■ **RAW RECORDS**
----------------
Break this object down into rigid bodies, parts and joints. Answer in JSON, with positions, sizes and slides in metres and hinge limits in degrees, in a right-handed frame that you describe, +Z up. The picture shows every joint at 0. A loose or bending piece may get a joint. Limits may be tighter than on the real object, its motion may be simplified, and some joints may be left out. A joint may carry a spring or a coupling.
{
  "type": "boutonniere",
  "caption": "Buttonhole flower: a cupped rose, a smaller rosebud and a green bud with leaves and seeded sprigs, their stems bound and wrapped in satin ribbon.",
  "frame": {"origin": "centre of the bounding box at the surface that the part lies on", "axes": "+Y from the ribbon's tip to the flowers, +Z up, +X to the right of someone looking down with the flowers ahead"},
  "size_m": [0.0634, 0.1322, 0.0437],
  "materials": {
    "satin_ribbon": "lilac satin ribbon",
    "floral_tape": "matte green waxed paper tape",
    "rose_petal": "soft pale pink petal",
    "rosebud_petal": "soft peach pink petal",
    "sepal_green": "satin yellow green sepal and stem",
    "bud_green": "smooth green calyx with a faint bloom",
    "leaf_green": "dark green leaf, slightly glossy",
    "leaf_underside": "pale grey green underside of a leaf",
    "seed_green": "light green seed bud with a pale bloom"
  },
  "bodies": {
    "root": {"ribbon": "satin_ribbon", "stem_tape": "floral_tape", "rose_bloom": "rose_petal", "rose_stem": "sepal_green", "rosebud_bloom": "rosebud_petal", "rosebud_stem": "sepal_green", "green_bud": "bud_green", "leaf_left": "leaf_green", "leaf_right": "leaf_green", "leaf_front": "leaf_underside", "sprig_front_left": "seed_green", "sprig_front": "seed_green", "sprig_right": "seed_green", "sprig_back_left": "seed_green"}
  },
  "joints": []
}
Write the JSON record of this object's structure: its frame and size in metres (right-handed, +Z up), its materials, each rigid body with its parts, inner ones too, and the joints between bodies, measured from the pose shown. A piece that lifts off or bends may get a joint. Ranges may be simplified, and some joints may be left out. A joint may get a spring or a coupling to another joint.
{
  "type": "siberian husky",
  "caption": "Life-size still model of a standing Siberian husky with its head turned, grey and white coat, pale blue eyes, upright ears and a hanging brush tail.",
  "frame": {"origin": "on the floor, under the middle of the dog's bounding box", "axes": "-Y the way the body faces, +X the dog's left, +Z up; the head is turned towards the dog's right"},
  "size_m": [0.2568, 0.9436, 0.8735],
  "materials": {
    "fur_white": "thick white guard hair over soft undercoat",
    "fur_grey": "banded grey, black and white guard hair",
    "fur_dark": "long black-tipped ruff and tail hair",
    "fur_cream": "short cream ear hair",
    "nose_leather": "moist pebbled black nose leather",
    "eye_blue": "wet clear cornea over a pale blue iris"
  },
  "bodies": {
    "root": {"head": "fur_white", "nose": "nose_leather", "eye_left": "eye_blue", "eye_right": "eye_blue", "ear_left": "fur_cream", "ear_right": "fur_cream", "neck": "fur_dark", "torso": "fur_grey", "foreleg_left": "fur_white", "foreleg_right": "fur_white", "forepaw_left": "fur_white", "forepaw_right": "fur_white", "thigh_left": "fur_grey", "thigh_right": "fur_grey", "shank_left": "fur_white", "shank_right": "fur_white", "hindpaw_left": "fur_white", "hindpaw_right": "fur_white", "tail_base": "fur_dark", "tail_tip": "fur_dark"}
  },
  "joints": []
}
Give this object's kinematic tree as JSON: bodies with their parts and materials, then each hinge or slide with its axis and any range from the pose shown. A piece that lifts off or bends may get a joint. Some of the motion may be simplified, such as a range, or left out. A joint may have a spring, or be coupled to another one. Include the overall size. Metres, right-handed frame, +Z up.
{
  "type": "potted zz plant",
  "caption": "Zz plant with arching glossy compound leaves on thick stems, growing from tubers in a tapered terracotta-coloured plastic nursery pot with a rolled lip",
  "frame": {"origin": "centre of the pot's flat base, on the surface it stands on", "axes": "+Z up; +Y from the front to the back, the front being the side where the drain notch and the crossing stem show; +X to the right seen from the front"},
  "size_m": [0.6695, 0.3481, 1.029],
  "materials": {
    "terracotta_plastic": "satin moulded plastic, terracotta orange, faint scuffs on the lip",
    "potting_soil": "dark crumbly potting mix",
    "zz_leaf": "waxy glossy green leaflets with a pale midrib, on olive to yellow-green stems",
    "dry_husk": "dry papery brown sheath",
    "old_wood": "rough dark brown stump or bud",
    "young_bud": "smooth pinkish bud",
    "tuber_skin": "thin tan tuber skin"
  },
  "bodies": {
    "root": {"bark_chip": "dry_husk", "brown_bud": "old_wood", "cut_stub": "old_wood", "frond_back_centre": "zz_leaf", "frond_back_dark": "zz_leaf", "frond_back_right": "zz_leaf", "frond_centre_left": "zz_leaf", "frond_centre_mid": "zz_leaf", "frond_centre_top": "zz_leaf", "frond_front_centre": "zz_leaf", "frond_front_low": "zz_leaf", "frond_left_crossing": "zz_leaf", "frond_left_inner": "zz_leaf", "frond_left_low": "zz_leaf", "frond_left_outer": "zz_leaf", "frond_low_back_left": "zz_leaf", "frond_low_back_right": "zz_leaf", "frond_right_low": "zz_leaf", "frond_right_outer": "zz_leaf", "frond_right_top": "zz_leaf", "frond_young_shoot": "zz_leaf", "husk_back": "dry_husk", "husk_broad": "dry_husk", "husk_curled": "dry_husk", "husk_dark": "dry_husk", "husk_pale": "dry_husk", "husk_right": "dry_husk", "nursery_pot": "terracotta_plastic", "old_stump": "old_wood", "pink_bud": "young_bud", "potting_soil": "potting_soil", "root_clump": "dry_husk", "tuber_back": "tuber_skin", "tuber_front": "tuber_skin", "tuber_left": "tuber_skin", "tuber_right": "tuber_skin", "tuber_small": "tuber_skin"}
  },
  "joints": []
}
----------------
■ **DESCRIPTION OF THE TASK**
Your task is to quote all of the data word for word.

■ **ANSWER IN FULL**
Break this object down into rigid bodies, parts and joints. Answer in JSON, with positions, sizes and slides in metres and hinge limits in degrees, in a right-handed frame that you describe, +Z up. The picture shows every joint at 0. A loose or bending piece may get a joint. Limits may be tighter than on the real object, its motion may be simplified, and some joints may be left out. A joint may carry a spring or a coupling.
{
  "type": "boutonniere",
  "caption": "Buttonhole flower: a cupped rose, a smaller rosebud and a green bud with leaves and seeded sprigs, their stems bound and wrapped in satin ribbon.",
  "frame": {"origin": "centre of the bounding box at the surface that the part lies on", "axes": "+Y from the ribbon's tip to the flowers, +Z up, +X to the right of someone looking down with the flowers ahead"},
  "size_m": [0.0634, 0.1322, 0.0437],
  "materials": {
    "satin_ribbon": "lilac satin ribbon",
    "floral_tape": "matte green waxed paper tape",
    "rose_petal": "soft pale pink petal",
    "rosebud_petal": "soft peach pink petal",
    "sepal_green": "satin yellow green sepal and stem",
    "bud_green": "smooth green calyx with a faint bloom",
    "leaf_green": "dark green leaf, slightly glossy",
    "leaf_underside": "pale grey green underside of a leaf",
    "seed_green": "light green seed bud with a pale bloom"
  },
  "bodies": {
    "root": {"ribbon": "satin_ribbon", "stem_tape": "floral_tape", "rose_bloom": "rose_petal", "rose_stem": "sepal_green", "rosebud_bloom": "rosebud_petal", "rosebud_stem": "sepal_green", "green_bud": "bud_green", "leaf_left": "leaf_green", "leaf_right": "leaf_green", "leaf_front": "leaf_underside", "sprig_front_left": "seed_green", "sprig_front": "seed_green", "sprig_right": "seed_green", "sprig_back_left": "seed_green"}
  },
  "joints": []
}
Write the JSON record of this object's structure: its frame and size in metres (right-handed, +Z up), its materials, each rigid body with its parts, inner ones too, and the joints between bodies, measured from the pose shown. A piece that lifts off or bends may get a joint. Ranges may be simplified, and some joints may be left out. A joint may get a spring or a coupling to another joint.
{
  "type": "siberian husky",
  "caption": "Life-size still model of a standing Siberian husky with its head turned, grey and white coat, pale blue eyes, upright ears and a hanging brush tail.",
  "frame": {"origin": "on the floor, under the middle of the dog's bounding box", "axes": "-Y the way the body faces, +X the dog's left, +Z up; the head is turned towards the dog's right"},
  "size_m": [0.2568, 0.9436, 0.8735],
  "materials": {
    "fur_white": "thick white guard hair over soft undercoat",
    "fur_grey": "banded grey, black and white guard hair",
    "fur_dark": "long black-tipped ruff and tail hair",
    "fur_cream": "short cream ear hair",
    "nose_leather": "moist pebbled black nose leather",
    "eye_blue": "wet clear cornea over a pale blue iris"
  },
  "bodies": {
    "root": {"head": "fur_white", "nose": "nose_leather", "eye_left": "eye_blue", "eye_right": "eye_blue", "ear_left": "fur_cream", "ear_right": "fur_cream", "neck": "fur_dark", "torso": "fur_grey", "foreleg_left": "fur_white", "foreleg_right": "fur_white", "forepaw_left": "fur_white", "forepaw_right": "fur_white", "thigh_left": "fur_grey", "thigh_right": "fur_grey", "shank_left": "fur_white", "shank_right": "fur_white", "hindpaw_left": "fur_white", "hindpaw_right": "fur_white", "tail_base": "fur_dark", "tail_tip": "fur_dark"}
  },
  "joints": []
}
Give this object's kinematic tree as JSON: bodies with their parts and materials, then each hinge or slide with its axis and any range from the pose shown. A piece that lifts off or bends may get a joint. Some of the motion may be simplified, such as a range, or left out. A joint may have a spring, or be coupled to another one. Include the overall size. Metres, right-handed frame, +Z up.
{
  "type": "potted zz plant",
  "caption": "Zz plant with arching glossy compound leaves on thick stems, growing from tubers in a tapered terracotta-coloured plastic nursery pot with a rolled lip",
  "frame": {"origin": "centre of the pot's flat base, on the surface it stands on", "axes": "+Z up; +Y from the front to the back, the front being the side where the drain notch and the crossing stem show; +X to the right seen from the front"},
  "size_m": [0.6695, 0.3481, 1.029],
  "materials": {
    "terracotta_plastic": "satin moulded plastic, terracotta orange, faint scuffs on the lip",
    "potting_soil": "dark crumbly potting mix",
    "zz_leaf": "waxy glossy green leaflets with a pale midrib, on olive to yellow-green stems",
    "dry_husk": "dry papery brown sheath",
    "old_wood": "rough dark brown stump or bud",
    "young_bud": "smooth pinkish bud",
    "tuber_skin": "thin tan tuber skin"
  },
  "bodies": {
    "root": {"bark_chip": "dry_husk", "brown_bud": "old_wood", "cut_stub": "old_wood", "frond_back_centre": "zz_leaf", "frond_back_dark": "zz_leaf", "frond_back_right": "zz_leaf", "frond_centre_left": "zz_leaf", "frond_centre_mid": "zz_leaf", "frond_centre_top": "zz_leaf", "frond_front_centre": "zz_leaf", "frond_front_low": "zz_leaf", "frond_left_crossing": "zz_leaf", "frond_left_inner": "zz_leaf", "frond_left_low": "zz_leaf", "frond_left_outer": "zz_leaf", "frond_low_back_left": "zz_leaf", "frond_low_back_right": "zz_leaf", "frond_right_low": "zz_leaf", "frond_right_outer": "zz_leaf", "frond_right_top": "zz_leaf", "frond_young_shoot": "zz_leaf", "husk_back": "dry_husk", "husk_broad": "dry_husk", "husk_curled": "dry_husk", "husk_dark": "dry_husk", "husk_pale": "dry_husk", "husk_right": "dry_husk", "nursery_pot": "terracotta_plastic", "old_stump": "old_wood", "pink_bud": "young_bud", "potting_soil": "potting_soil", "root_clump": "dry_husk", "tuber_back": "tuber_skin", "tuber_front": "tuber_skin", "tuber_left": "tuber_skin", "tuber_right": "tuber_skin", "tuber_small": "tuber_skin"}
  },
  "joints": []
}